Catching a successful login isn’t overly complicated either. In fact I’ll use the same image as before:
As long as your tooling allows you to make connections via parent child relationships all you need to do is look for any time a shell is created where the parent of that shell is sshd
. Note that on macOS the default built in shells (as seen in /etc/shells
) are /bin/bash
, /bin/csh
, /bin/dash
, /bin/ksh
, /bin/sh
, /bin/tcsh
, and /bin/zsh
.
From a Splunk perspective there shouldn’t be anything too complicated here. You just want to look up any time a shell runs where the ppid
path is that of /usr/sbin/sshd
. Note here that this will also pick up situations where someone chooses to run a single command over SSH without creating an interactive login. An example of this is something like: ssh user@ip_address whoami
Instead of creating an interactive session, the above command will log in over SSH, execute the whoami
command, and return the output to the client who ran it. The sshd
executable performs this by passing the -c
argument to the shell it creates along with the command specified by the sender:
If you’re looking for interactive SSH logins look for times where a shell is created under SSH and the command line contains no additional arguments (or where CommandLine==Path
). If you’re only looking for one-off commands run over SSH look for times where the command line contains multiple arguments.

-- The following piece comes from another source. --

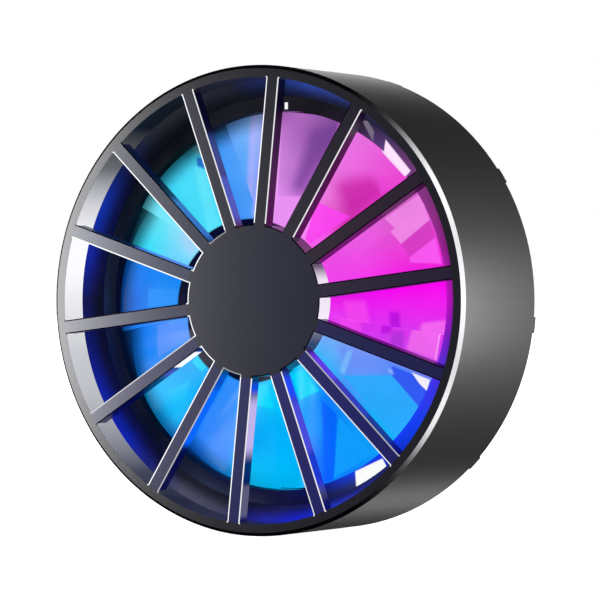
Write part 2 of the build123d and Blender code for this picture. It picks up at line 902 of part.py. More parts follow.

Logins occurring over SSH obviously do not guarantee something malicious happened. Plenty of technologies and developers depend on SSH to be active in order to accomplish different tasks. However, these technologies and developers should be logging into systems with normal privileges and then escalating via sudo
. Logging directly into an SSH server as the root user is not considered best practice. It’s kind of like if you are planning to park at a commuter lot overnight and choose to drive your Lamborghini there instead of your Pontiac Aztek. Sure you can take the Lamborghini but if someone decides to target you and steal your car…well…now they have a car with higher privileges. Alright…admittedly that analogy fell apart.
Many process tracking technologies provide the user id of the executed process more commonly referred to as the uid
. Every user on a Unix system is assigned a uid
. On macOS the first user is given the uid
of 501
and the root user is 0. We can tell which user logged in by looking at the uid
of the created shell processes. Here’s an example of a tree for a user who logs in with basic permissions:
In the above image we see that the uid
for both the forked sshd
child and the shell matches that of the basic user 501 and therefore we know that the user who logged into the system is not root. Meanwhile, we see that all of the processes prior to the login are owned by the root user which makes sense since sshd
operates as root on the system and hands off according privileges to users as they log in. Of course, if someone logs in as root, the shell that gets created would continue to be uid
0
. So to detect root logins over SSH we can simply use the same method we did in the previous section, but specify that we only care when the uid
of the created shell under SSH is that of 0
.
For a final section of this post, I want to speak briefly to an item that is often overlooked. This item is the tty
. A tty
(or teletype terminal) gets assigned any time someone opens a true interactive shell. That is to say, a user can type commands, and the shell can prompt back. Without a tty
you would not be able to interact with your precious sudo
command when it asks you to enter your password. You would simply type into dead space. A tty
gets assigned to the created shell process and will continue to be used for all child processes created during this SSH session.
Here you see that the tty on my shell upon login is /dev/ttys001
. Again this will depend on your tooling and whether your writing detects that look real time or are retroactive, but what this means is that if you ever discover a malicious SSH login and have the ability to view a tty
field, you can simply pull back all of the commands executed in that SSH session by looking for processes that share the same tty.
The only hiccup here is that when a user closes a tty
it will be reused the next time one is needed. In other words, if the user on this system frequently opens the Terminal, searching for all processes that use /dev/ttys001
might also provide you with some older but legitimate actions performed by the user. If this happens you might also have to rely on some timelining (or completely different approach) to pull back all of the malicious SSH commands.
As mentioned many times in this post, a lot of the lookups seen above will depend on your technologies and tooling, but more than anything it’s important to know your environment and understand what systems should actually be using SSH. This of course will come easier to those working at smaller companies who are able to easily keep tabs on who is logging into where, but it’s important for big companies to monitor these items as well. Remote Logins are an awesome tool for administrators who need to get on to systems to perform actions, but from a security perspective they’re a bit of a triple threat.
Here we just touched on what process activity tied to SSH looks like. There is still an incredible amount to explore when it comes to locking down SSH as well as how attackers leverage it. We may explore these things in later blog posts.